- Exercise description: Your task is to output the data exactly as it stands.
================================
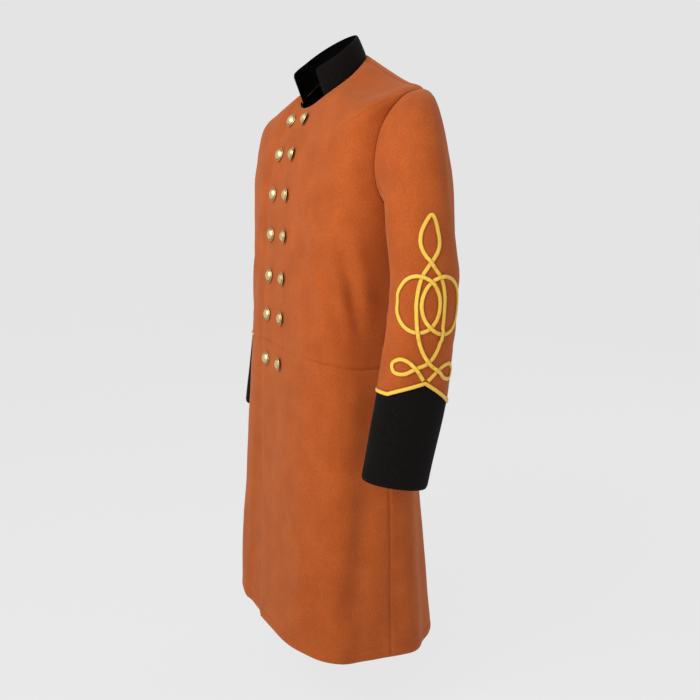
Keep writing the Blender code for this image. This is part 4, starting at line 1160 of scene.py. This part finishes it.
brass = bpy.data.materials.new("worn stamped brass")
brass.use_nodes = True
brass_place = add_node(brass, "TexCoord").outputs["Object"]
brass_spots = add_node(brass, "TexNoise", {"Vector": brass_place, "Scale": 260.0, "Detail": 4.0})
brass_tarnish = add_node(brass, "Attribute", attribute_name="groove")
brass_wear = {0: brass_spots.outputs["Fac"], 1: 0.45, 2: brass_tarnish.outputs["Fac"]}
brass_dirt = add_node(brass, "Math", brass_wear, operation="MULTIPLY_ADD")
brass_tone = add_node(brass, "ValToRGB", {"Fac": brass_dirt.outputs[0]})
brass_tone.color_ramp.elements[0].position = 0.18
brass_tone.color_ramp.elements[0].color = colour("e0c68e")
brass_tone.color_ramp.elements[1].position = 0.95
brass_tone.color_ramp.elements[1].color = colour("5e431c")
brass_range = {"Value": brass_dirt.outputs[0], "From Min": 0.1, "From Max": 1.0, "To Min": 0.24, "To Max": 0.6}
brass_gloss = add_node(brass, "MapRange", brass_range)
brass_surface = brass.node_tree.nodes["Principled BSDF"]
brass.node_tree.links.new(brass_tone.outputs["Color"], brass_surface.inputs["Base Color"])
brass.node_tree.links.new(brass_gloss.outputs[0], brass_surface.inputs["Roughness"])
brass_surface.inputs["Metallic"].default_value = 1.0

# Columns: radius and height in millimetres, and how dark the groove is there.
BUTTON_PROFILE = (
    (2.2, 0.4, 0.9),
    (3.4, 0.4, 0.9),
    (3.5, 2.2, 0.9),
    (10.9, 2.2, 0.7),
    (11.6, 2.5, 0.3),
    (11.8, 3.0, 0.0),
    (11.6, 3.6, 0.0),
    (11.0, 3.9, 0.1),
    (10.4, 3.6, 0.8),
    (10.0, 3.5, 1.0),
    (9.6, 3.8, 0.7),
    (8.8, 4.8, 0.15),
    (7.4, 6.2, 0.0),
    (5.4, 7.6, 0.0),
    (3.4, 8.5, 0.0),
    (1.6, 8.9, 0.0),
    (0.5, 9.0, 0.0),
)
bpy.ops.object.select_all(action="DESELECT")
shank = BUTTON_PROFILE[0][0] / 1000
bpy.ops.mesh.primitive_circle_add(vertices=BUTTON_SIDES, radius=shank, fill_type="NGON", location=(0, 0, 0))
pattern = bpy.context.object
bpy.ops.object.mode_set(mode="EDIT")
bpy.ops.mesh.select_all(action="SELECT")
bpy.ops.transform.translate(value=(0, 0, BUTTON_PROFILE[0][1] / 1000))
for (radius, height, _), (next_radius, next_height, _) in zip(BUTTON_PROFILE, BUTTON_PROFILE[1:]):
    rise = {"value": (0, 0, (next_height - height) / 1000)}
    bpy.ops.mesh.extrude_region_move(TRANSFORM_OT_translate=rise)
    bpy.ops.transform.resize(value=(next_radius / radius, next_radius / radius, 1), center_override=(0, 0, 0))
bpy.ops.object.mode_set(mode="OBJECT")
groove = pattern.data.attributes.new("groove", "FLOAT", "POINT")
for vertex in pattern.data.vertices:
    gaps = [math.hypot(vertex.co.xy.length * 1000 - r, vertex.co.z * 1000 - h) for r, h, _ in BUTTON_PROFILE]
    groove.data[vertex.index].value = BUTTON_PROFILE[int(np.argmin(gaps))][2]
pattern.data.shade_smooth()
pattern.data.set_sharp_from_angle(angle=math.radians(55))
pattern.data.materials.append(brass)
for number, height in enumerate(BUTTON_HEIGHTS, 1):
    for side, side_name in SIDES:
        x = side * BUTTON_ROW_X
        row = bisect(0.0, len(RINGS) - 1.0, lambda r: body_points(turn_of_x(x, r), r)[2] - height)
        turn = turn_of_x(x, row)
        point, normal = body_points(turn, row), body_normals(turn, row)
        down = skirt_sink(turn, point) if height < WAIST_Z[0] else 0.0
        point = point - normal * (relief(point, BODY_LINES) + down)
        lean = BUTTON_LEANS[number - 1] * side
        point, normal = point + normal * BUTTON_SLACK, unit(normal - np.array([lean, 0.0, 0.06 * lean]))
        upright = unit(np.cross(np.cross(normal, [0.0, 0.0, 1.0]), normal))
        sideways = np.cross(upright, normal)
        turned = Matrix(np.stack([sideways, upright, normal], 1)).to_4x4()
        piece = bpy.data.objects.new(f"brass_button_{side_name}_{number}", pattern.data.copy())
        piece.data.transform(Matrix.Translation(Vector(point)) @ turned)
        bpy.context.scene.collection.objects.link(piece)
        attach(piece, "root")
        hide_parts(f"button_{side_name}_{number}")
bpy.data.objects.remove(pattern, do_unlink=True)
================================
- Output of the task:
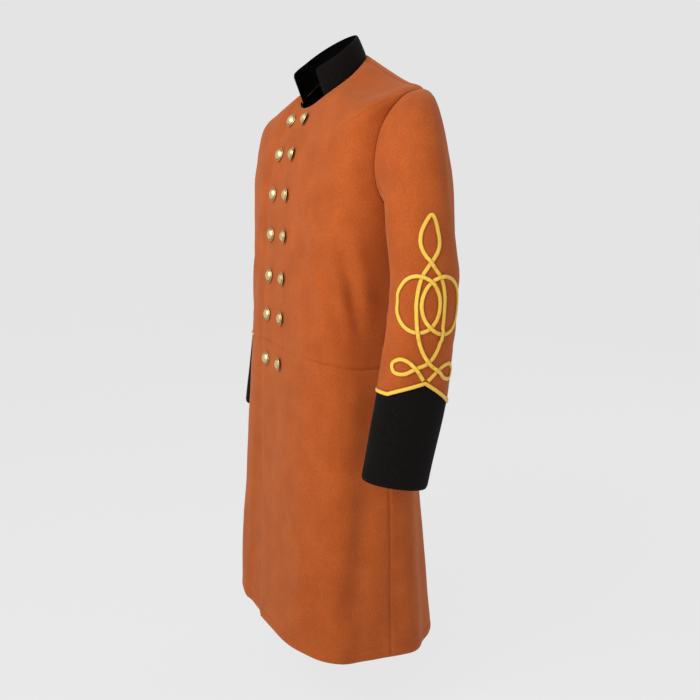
Keep writing the Blender code for this image. This is part 4, starting at line 1160 of scene.py. This part finishes it.
brass = bpy.data.materials.new("worn stamped brass")
brass.use_nodes = True
brass_place = add_node(brass, "TexCoord").outputs["Object"]
brass_spots = add_node(brass, "TexNoise", {"Vector": brass_place, "Scale": 260.0, "Detail": 4.0})
brass_tarnish = add_node(brass, "Attribute", attribute_name="groove")
brass_wear = {0: brass_spots.outputs["Fac"], 1: 0.45, 2: brass_tarnish.outputs["Fac"]}
brass_dirt = add_node(brass, "Math", brass_wear, operation="MULTIPLY_ADD")
brass_tone = add_node(brass, "ValToRGB", {"Fac": brass_dirt.outputs[0]})
brass_tone.color_ramp.elements[0].position = 0.18
brass_tone.color_ramp.elements[0].color = colour("e0c68e")
brass_tone.color_ramp.elements[1].position = 0.95
brass_tone.color_ramp.elements[1].color = colour("5e431c")
brass_range = {"Value": brass_dirt.outputs[0], "From Min": 0.1, "From Max": 1.0, "To Min": 0.24, "To Max": 0.6}
brass_gloss = add_node(brass, "MapRange", brass_range)
brass_surface = brass.node_tree.nodes["Principled BSDF"]
brass.node_tree.links.new(brass_tone.outputs["Color"], brass_surface.inputs["Base Color"])
brass.node_tree.links.new(brass_gloss.outputs[0], brass_surface.inputs["Roughness"])
brass_surface.inputs["Metallic"].default_value = 1.0

# Columns: radius and height in millimetres, and how dark the groove is there.
BUTTON_PROFILE = (
    (2.2, 0.4, 0.9),
    (3.4, 0.4, 0.9),
    (3.5, 2.2, 0.9),
    (10.9, 2.2, 0.7),
    (11.6, 2.5, 0.3),
    (11.8, 3.0, 0.0),
    (11.6, 3.6, 0.0),
    (11.0, 3.9, 0.1),
    (10.4, 3.6, 0.8),
    (10.0, 3.5, 1.0),
    (9.6, 3.8, 0.7),
    (8.8, 4.8, 0.15),
    (7.4, 6.2, 0.0),
    (5.4, 7.6, 0.0),
    (3.4, 8.5, 0.0),
    (1.6, 8.9, 0.0),
    (0.5, 9.0, 0.0),
)
bpy.ops.object.select_all(action="DESELECT")
shank = BUTTON_PROFILE[0][0] / 1000
bpy.ops.mesh.primitive_circle_add(vertices=BUTTON_SIDES, radius=shank, fill_type="NGON", location=(0, 0, 0))
pattern = bpy.context.object
bpy.ops.object.mode_set(mode="EDIT")
bpy.ops.mesh.select_all(action="SELECT")
bpy.ops.transform.translate(value=(0, 0, BUTTON_PROFILE[0][1] / 1000))
for (radius, height, _), (next_radius, next_height, _) in zip(BUTTON_PROFILE, BUTTON_PROFILE[1:]):
    rise = {"value": (0, 0, (next_height - height) / 1000)}
    bpy.ops.mesh.extrude_region_move(TRANSFORM_OT_translate=rise)
    bpy.ops.transform.resize(value=(next_radius / radius, next_radius / radius, 1), center_override=(0, 0, 0))
bpy.ops.object.mode_set(mode="OBJECT")
groove = pattern.data.attributes.new("groove", "FLOAT", "POINT")
for vertex in pattern.data.vertices:
    gaps = [math.hypot(vertex.co.xy.length * 1000 - r, vertex.co.z * 1000 - h) for r, h, _ in BUTTON_PROFILE]
    groove.data[vertex.index].value = BUTTON_PROFILE[int(np.argmin(gaps))][2]
pattern.data.shade_smooth()
pattern.data.set_sharp_from_angle(angle=math.radians(55))
pattern.data.materials.append(brass)
for number, height in enumerate(BUTTON_HEIGHTS, 1):
    for side, side_name in SIDES:
        x = side * BUTTON_ROW_X
        row = bisect(0.0, len(RINGS) - 1.0, lambda r: body_points(turn_of_x(x, r), r)[2] - height)
        turn = turn_of_x(x, row)
        point, normal = body_points(turn, row), body_normals(turn, row)
        down = skirt_sink(turn, point) if height < WAIST_Z[0] else 0.0
        point = point - normal * (relief(point, BODY_LINES) + down)
        lean = BUTTON_LEANS[number - 1] * side
        point, normal = point + normal * BUTTON_SLACK, unit(normal - np.array([lean, 0.0, 0.06 * lean]))
        upright = unit(np.cross(np.cross(normal, [0.0, 0.0, 1.0]), normal))
        sideways = np.cross(upright, normal)
        turned = Matrix(np.stack([sideways, upright, normal], 1)).to_4x4()
        piece = bpy.data.objects.new(f"brass_button_{side_name}_{number}", pattern.data.copy())
        piece.data.transform(Matrix.Translation(Vector(point)) @ turned)
        bpy.context.scene.collection.objects.link(piece)
        attach(piece, "root")
        hide_parts(f"button_{side_name}_{number}")
bpy.data.objects.remove(pattern, do_unlink=True)